Our project looked into the generally acclaimed, but contested, imprecise and often misused nexus between the peacebuilding arenas of security and development. We aimed to map how the nexus travels from its origin in donor headquarters to its application in the localized violent context.

This project was concluded in 2021.

Project information

Project manager at Linnaeus University
Manuela Nilsson
Other project members
Joakim Öjendal (project manager), Maria Stern and Jan Bachmann, Gothenburg University, Sweden
Participating organizations
Linnaeus University; Gothenburg University, Sweden; partners in Colombia, DRC, Somalia and Cambodia
Financier
Vetenskapsrådet (the Swedish Research Council)
Timetable
1 Jan 2016-31 Dec 2018
Subject
Peace and Development Studies (Department of Social Studies, Faculty of Social Sciences)

More about the project

Building peace in societies broken by prolonged periods of conflict where levels of violence continue to be high is one of today's biggest challenges. Our project looks into the generally acclaimed, but contested, imprecise and often misused nexus between the peacebuilding arenas of security and development. We aim to map how the nexus travels from its origin in donor headquarters to its application in the localized violent context using four case studies: DRC, Somalia, Cambodia and Colombia (my case).

Increasingly, peacebuilding is performed amidst ongoing violence and in anarchic contexts. This tendency is deepening the crisis of peacebuilding which by now is well documented. Predictably, the international community keeps pursuing intervention with either military means or with a one-dimensional liberal peace approach through intrusive interventions, has had difficulties dealing with this more complex situation. As a consequence of the imperative of pursuing peacebuilding in the midst of violence, the theoretical metaphor of a security-development nexus is naturally brought forward, heralded as it is in the policy world. This "nexus" is however contested, misused and imprecise, allowing vested interests to liberally pursue their agenda.

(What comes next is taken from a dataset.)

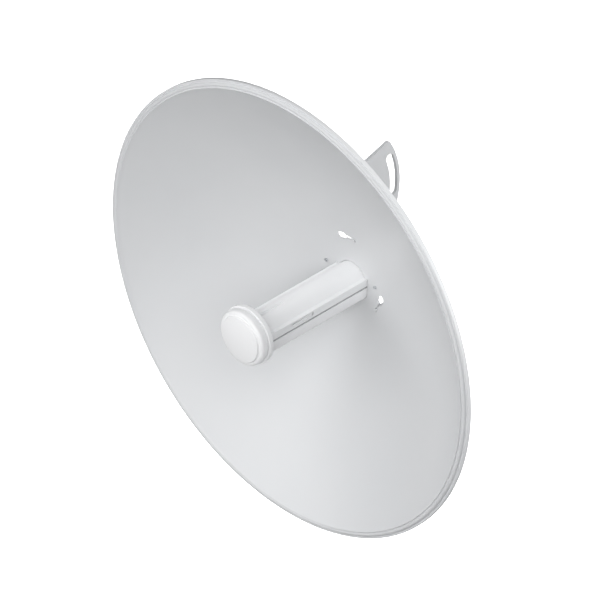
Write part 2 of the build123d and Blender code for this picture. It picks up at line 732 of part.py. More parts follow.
def tilt_bracket():
    """A pressed steel hub plate whose left wing is folded back as the tilt plate."""
    hub = Circle(HUB_PLATE_R)
    wing = make_face(
        Polyline((TILT_PLATE_X - SHEET, 34), (-22, 38), (-22, -38), (TILT_PLATE_X - SHEET, -32), close=True)
    )
    hub += wing
    hub -= Circle(HOUSING_NOSE_R + 0.3)
    for turn in range(3):
        wide = SLOT_WIDE_ANGLE - 120 * turn
        hub -= arc_slot((0, 0), 34.4, wide + 0.5, 13.0, 7.6)
        # A short spoke carries each stud across the edge of its window.
        spoke = Pos(SLOT_PCR, 0) * Circle(STUD_BOSS_R)
        spoke += Pos((SLOT_PCR + HUB_PLATE_R - 0.5) / 2, 0) * Rectangle(HUB_PLATE_R - 0.5 - SLOT_PCR, 4.0)
        hub += Rot(0, 0, stud_angle(turn)) * spoke
    for side in (-1, 1):
        hub += Pos(side * LOCK_SCREW_X, LOCK_SCREW_Z) * Circle(4.0)
    hub -= Circle(HOUSING_NOSE_R + 0.3)
    plate = prism_y(hub, HUB_PLATE_Y, HUB_PLATE_Y + SHEET)
    for side in (-1, 1):
        x = side * LOCK_SCREW_X
        plate += rod_y(3.0, 73.8, HUB_PLATE_Y, x, LOCK_SCREW_Z)
    plate += prism_x(tilt_plate_outline(), TILT_PLATE_X - SHEET, TILT_PLATE_X)
    fold = plate.edges().filter_by(Axis.Z)
    outer = fold.sort_by_distance((TILT_PLATE_X - SHEET, HUB_PLATE_Y, 0))[0]
    plate = fillet(outer, 3.4)
    inner = plate.edges().filter_by(Axis.Z).sort_by_distance((TILT_PLATE_X, HUB_PLATE_Y + SHEET, 0))[0]
    plate = fillet(inner, 1.2)
    for side in (-1, 1):
        plate -= rod_y(1.0, 60, 90, side * LOCK_SCREW_X, LOCK_SCREW_Z)
    for angle in EAR_ANGLES:
        x, z = polar(EAR_PCR, angle)
        plate -= rod_y(1.5, 70, 90, x, z)
    for turn in range(3):
        x, z = polar(SLOT_PCR, stud_angle(turn))
        plate -= rod_y(STUD_NECK_R, 70, 90, x, z)
    plate -= rod_x(BOLT_R + RUNNING_GAP, -80, -50, PIVOT_Y, PIVOT_Z)
    centre = (PIVOT_Y, PIVOT_Z)
    inner = arc_slot(centre, INNER_SLOT_R, SLOT_MID_ANGLE, SLOT_HALF_ANGLE, SLOT_HALF_WIDTH)
    outer = arc_slot(centre, OUTER_SLOT_R, OUTER_SLOT_MID_ANGLE, OUTER_SLOT_HALF_ANGLE, SLOT_HALF_WIDTH)
    for slot in (inner, outer):
        plate -= prism_x(slot, -80, -50)
    return plate


def tilt_plate_outline():
    """The tilt plate's side view in (y, z): a quadrant with a straight top edge."""
    arc_low = pivot_point(TILT_ARC_R, -22)
    arc_high = pivot_point(TILT_ARC_R, 32.5)
    arc_mid = pivot_point(TILT_ARC_R, 4)
    edges = [
        ThreePointArc(arc_low, arc_mid, arc_high),
        Line(arc_high, (108, 27.5)),
        Line((108, 27.5), (HUB_PLATE_Y, 34)),
        Line((HUB_PLATE_Y, 34), (HUB_PLATE_Y, -32)),
        Line((HUB_PLATE_Y, -32), (104, -9.5)),
        Line((104, -9.5), (140, -9.5)),
        Line((140, -9.5), arc_low),
    ]
    outline = make_face(Wire(edges))
    tip = outline.vertices().sort_by_distance((*arc_high, 0))[0]
    outline = fillet(tip, 3.0)
    soft = [v for v in outline.vertices() if v.X > HUB_PLATE_Y + 1 and v.Y < 29]
    return fillet(soft, 5.0)


# ---- pole mount ---------------------------------------------------------------------
BRACKET_X1 = TILT_PLATE_X - SHEET - PLATE_GAP
BRACKET_X0 = BRACKET_X1 - SHEET
BRACKET_END_X = POLE_X - CLAMP_BOLT_X - 13
FLANGE_BACK_Y = BRACKET_FLANGE_Y + SHEET
LOCK_BOLT = pivot_point(INNER_SLOT_R, SLOT_MID_ANGLE)


def pole_bracket():
    """An angle of steel sheet: a side plate for the bolts, a flange for the pole."""
    side = make_face(
        Polyline(
            (BRACKET_FLANGE_Y, BRACKET_TOP_Z - 2),
            (120, 26),
            (164, 22),
            (171, 14),
            (171, 2),
            (164, -6),
            (130, -14),
            (BRACKET_FLANGE_Y, BRACKET_BOTTOM_Z),
            close=True,
        )
    )
    soft = [v for v in side.vertices() if v.X > BRACKET_FLANGE_Y + 1]
    side = fillet(soft, 4.0)
    bracket = prism_x(side, BRACKET_X0, BRACKET_X1)
    flange = Pos((BRACKET_X1 + BRACKET_END_X) / 2, (BRACKET_TOP_Z + BRACKET_BOTTOM_Z) / 2)
    flange = flange * Rectangle(BRACKET_X1 - BRACKET_END_X, BRACKET_TOP_Z - BRACKET_BOTTOM_Z)
    flange = fillet(flange.vertices().group_by(Axis.X)[0], 8)
    bracket += prism_y(flange, BRACKET_FLANGE_Y, FLANGE_BACK_Y)
    # Folded lips along the flange's top and bottom edges.
    for z0 in (BRACKET_TOP_Z - SHEET, BRACKET_BOTTOM_Z):
        bracket += box(BRACKET_END_X + 8, BRACKET_X0, FLANGE_BACK_Y - 0.1, FLANGE_BACK_Y + 6, z0, z0 + SHEET)
    corner = bracket.edges().filter_by(Axis.Z).sort_by_distance((BRACKET_X1, BRACKET_FLANGE_Y, PIVOT_Z))[0]
    bracket = fillet(corner, 3.4)
    bracket -= rod_x(BOLT_R, -90, -50, PIVOT_Y, PIVOT_Z)
    bracket -= rod_x(BOLT_R, -90, -50, LOCK_BOLT[0], LOCK_BOLT[1])
    for x in clamp_bolt_places():
        bracket -= rod_y(BOLT_R + RUNNING_GAP, 95, 115, x, PIVOT_Z)
    for x, z in saddle_screw_places():
        bracket -= rod_y(2.1, 95, 115, x, z)
    return bracket


def clamp_bolt_places():
    return (POLE_X - CLAMP_BOLT_X, POLE_X + CLAMP_BOLT_X)


def saddle_screw_places():
    return [(POLE_X + x, PIVOT_Z + z) for x in (-16, 16) for z in (-13, 13)]


def pole_saddle():
    """A cast seat for the pole, screwed to the bracket's flange."""
    front_y = FLANGE_BACK_Y
    back_y = POLE_Y - SADDLE_REACH
    low_z = PIVOT_Z - SADDLE_HALF_Z
    high_z = PIVOT_Z + SADDLE_HALF_Z
    seat = box(POLE_X - SADDLE_X, POLE_X + SADDLE_X, front_y, back_y, low_z, high_z)
    seat = chamfer(seat.edges().filter_by(Axis.Z).group_by(Axis.Y)[0], 2.0)
    seat -= rod_z(POLE_R, -60, 60, POLE_X, POLE_Y)
    for x, z in saddle_screw_places():
        seat -= rod_y(1.6, 100, 113.0, x, z)
    return seat


def saddle_screws():
    screws = []
    for x, z in saddle_screw_places():
        screw = rod_y(3.4, BRACKET_FLANGE_Y - 2.2, BRACKET_FLANGE_Y, x, z)
        screw += rod_y(1.6, BRACKET_FLANGE_Y, 112.0, x, z)
        screw -= hex_y(2.5, BRACKET_FLANGE_Y - 3.0, BRACKET_FLANGE_Y - 1.0, x, z)
        screws.append(screw)
    return Compound(screws)


def clamp_jaw():
    """The cast jaw behind the pole, with an ear for each clamp bolt."""
    front_y = POLE_Y + SADDLE_REACH
    crown_y = POLE_Y + POLE_R + 4.5
    low_z = PIVOT_Z - SADDLE_HALF_Z
    high_z = PIVOT_Z + SADDLE_HALF_Z
    jaw = box(POLE_X - SADDLE_X, POLE_X + SADDLE_X, front_y, crown_y, low_z, high_z)
    jaw = chamfer(jaw.edges().filter_by(Axis.Z).group_by(Axis.Y)[-1], 6.0)
    reach = CLAMP_BOLT_X + WASHER_R + 0.5
    ears = box(POLE_X - reach, POLE_X + reach, JAW_EAR_FRONT_Y, JAW_EAR_BACK_Y, PIVOT_Z - 12, PIVOT_Z + 12)
    ears = fillet(ears.edges().filter_by(Axis.Y), 6.0)
    jaw += ears
    jaw -= rod_z(POLE_R, -60, 60, POLE_X, POLE_Y)
    for x in clamp_bolt_places():
        jaw -= rod_y(BOLT_R + RUNNING_GAP, 140, 190, x, PIVOT_Z)
    return jaw


def clamp_bolts():
    """Two hexagon bolts through the flange, one on each side of the pole."""
    bolts = []
    for x in clamp_bolt_places():
        bolt = hex_y(BOLT_HEAD_AF, BRACKET_FLANGE_Y - BOLT_HEAD_H, BRACKET_FLANGE_Y, x, PIVOT_Z)
        bolt += rod_y(BOLT_R, BRACKET_FLANGE_Y, CLAMP_BOLT_END_Y, x, PIVOT_Z)
        bolts.append(bolt)
    return Compound(bolts)


def clamp_washers():
    rings = []
    for x in clamp_bolt_places():
        ring = rod_y(WASHER_R, JAW_EAR_BACK_Y, JAW_EAR_BACK_Y + WASHER_T, x, PIVOT_Z)
        rings.append(ring - rod_y(BOLT_R + RUNNING_GAP, 150, 170, x, PIVOT_Z))
    return Compound(rings)


def clamp_nuts():
    nuts = []
    front = JAW_EAR_BACK_Y + WASHER_T
    for x in clamp_bolt_places():
        nut = hex_y(BOLT_HEAD_AF, front, front + NUT_H, x, PIVOT_Z)
        nuts.append(nut - rod_y(BOLT_R + RUNNING_GAP, 150, 180, x, PIVOT_Z))
    return Compound(nuts)


def cross_bolt(y, z):
    """A hexagon bolt through the tilt plate and the bracket's side plate."""
    head_x = TILT_PLATE_X + FIT_GAP + WASHER_T
    bolt = hex_x(BOLT_HEAD_AF, head_x, head_x + BOLT_HEAD_H, y, z)
    return bolt + rod_x(BOLT_R, BRACKET_X0 - WASHER_T - NUT_H - 2, head_x, y, z)


def cross_washers(y, z):
    near = washer_x(TILT_PLATE_X + FIT_GAP, TILT_PLATE_X + FIT_GAP + WASHER_T, y, z, BOLT_R)
    far = washer_x(BRACKET_X0 - WASHER_T, BRACKET_X0, y, z, BOLT_R)
    return Compound([near, far])


def cross_nut(y, z):
    x1 = BRACKET_X0 - WASHER_T
    return hex_x(BOLT_HEAD_AF, x1 - NUT_H, x1, y, z) - rod_x(BOLT_R, -90, -60, y, z)


# ---- export -------------------------------------------------------------------------
def export(name, shape):
    solids = shape.solids()
    moved = [solid.moved(Location(-ORIGIN)) for solid in solids]
    node = moved[0] if len(moved) == 1 else Compound(moved)
    node.label = name
    export_step(node, "parts/" + name + ".step")


PARTS = {
    "dish_reflector": dish_reflector,
    "bayonet_studs": bayonet_studs,
    "dish_lock_screws": dish_lock_screws,
    "feed_upper_shell": feed_upper_shell,
    "feed_lower_shell": feed_lower_shell,
    "shell_gaskets": shell_gaskets,
    "tail_plate": tail_plate,
    "light_pipe": light_pipe,
    "cap_ring": cap_ring,
    "feed_cap": feed_cap,
    "cap_seal": cap_seal,
    "sub_reflector": sub_reflector,
    "radiator_board": radiator_board,
    "radiator_post": radiator_post,
    "radiator_link": board_edge_link,
    "main_board": main_board,
    "board_screws": board_screws,
    "rf_shields": rf_shields,
    "radio_chips": radio_chips,
    "thermal_pads": thermal_pads,
    "heat_spreader": heat_spreader,
    "line_transformer": line_transformer,
    "rj45_jack": rj45_jack,
    "jack_contacts": jack_contacts,
    "reset_button": reset_button,
    "reset_switch": reset_switch,
    "rear_housing": rear_housing,
    "housing_screws": housing_screws,
    "release_lever": release_lever,
    "lever_pin": lever_pin,
    "lever_spring": lever_spring,
    "port_door": port_door,
    "door_pin": door_pin,
    "cable_grommet": cable_grommet,
    "tilt_bracket": tilt_bracket,
    "pole_bracket": pole_bracket,
    "pole_saddle": pole_saddle,
    "saddle_screws": saddle_screws,
    "clamp_jaw": clamp_jaw,
    "clamp_bolts": clamp_bolts,
    "clamp_washers": clamp_washers,
    "clamp_nuts": clamp_nuts,
    "pivot_bolt": lambda: cross_bolt(PIVOT_Y, PIVOT_Z),
    "pivot_washers": lambda: cross_washers(PIVOT_Y, PIVOT_Z),
    "pivot_nut": lambda: cross_nut(PIVOT_Y, PIVOT_Z),
    "lock_bolt": lambda: cross_bolt(*LOCK_BOLT),
    "lock_washers": lambda: cross_washers(*LOCK_BOLT),
    "lock_nut": lambda: cross_nut(*LOCK_BOLT),
}

os.makedirs("parts", exist_ok=True)
for part_name, make in PARTS.items():
    export(part_name, make())
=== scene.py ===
import json
import math

import bmesh
import bpy
from mathutils import Matrix, Vector


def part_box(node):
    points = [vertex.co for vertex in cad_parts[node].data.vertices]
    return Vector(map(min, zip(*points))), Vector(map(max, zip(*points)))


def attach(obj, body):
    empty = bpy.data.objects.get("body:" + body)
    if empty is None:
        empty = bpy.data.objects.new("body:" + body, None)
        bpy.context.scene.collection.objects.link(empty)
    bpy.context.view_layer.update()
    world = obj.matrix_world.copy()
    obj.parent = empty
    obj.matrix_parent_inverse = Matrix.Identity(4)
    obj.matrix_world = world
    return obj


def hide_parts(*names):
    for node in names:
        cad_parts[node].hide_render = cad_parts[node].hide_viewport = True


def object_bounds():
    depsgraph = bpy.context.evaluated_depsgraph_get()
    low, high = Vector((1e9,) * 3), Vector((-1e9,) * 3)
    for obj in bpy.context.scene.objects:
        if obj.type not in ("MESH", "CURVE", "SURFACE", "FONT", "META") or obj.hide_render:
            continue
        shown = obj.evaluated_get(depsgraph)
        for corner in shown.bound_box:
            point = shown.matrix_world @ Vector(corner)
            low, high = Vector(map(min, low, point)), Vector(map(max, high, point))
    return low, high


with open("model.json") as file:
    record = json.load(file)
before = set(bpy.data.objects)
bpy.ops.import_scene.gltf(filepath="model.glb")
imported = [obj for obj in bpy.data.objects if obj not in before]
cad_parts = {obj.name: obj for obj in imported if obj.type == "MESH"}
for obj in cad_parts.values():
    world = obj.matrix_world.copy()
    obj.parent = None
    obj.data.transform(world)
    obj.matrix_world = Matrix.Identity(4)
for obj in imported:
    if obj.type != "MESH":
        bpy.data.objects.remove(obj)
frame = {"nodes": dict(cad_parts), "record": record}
cad_low, cad_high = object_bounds()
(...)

In this project we aim to "follow" how the nexus is created in the hierarchies of donor headquarters and travels to its localized version, and catch how this "nexus" is being transformed, re-created, and resisted in the localized context for which it is ultimately created, but rarely applied, and even less researched. We have selected four case studies which have explicitly worked with the security-development nexus, namely DRC, Somalia, Colombia, and Cambodia. They have all experienced difficulties, but also responded with innovative and progressive attempts at peacebuilding.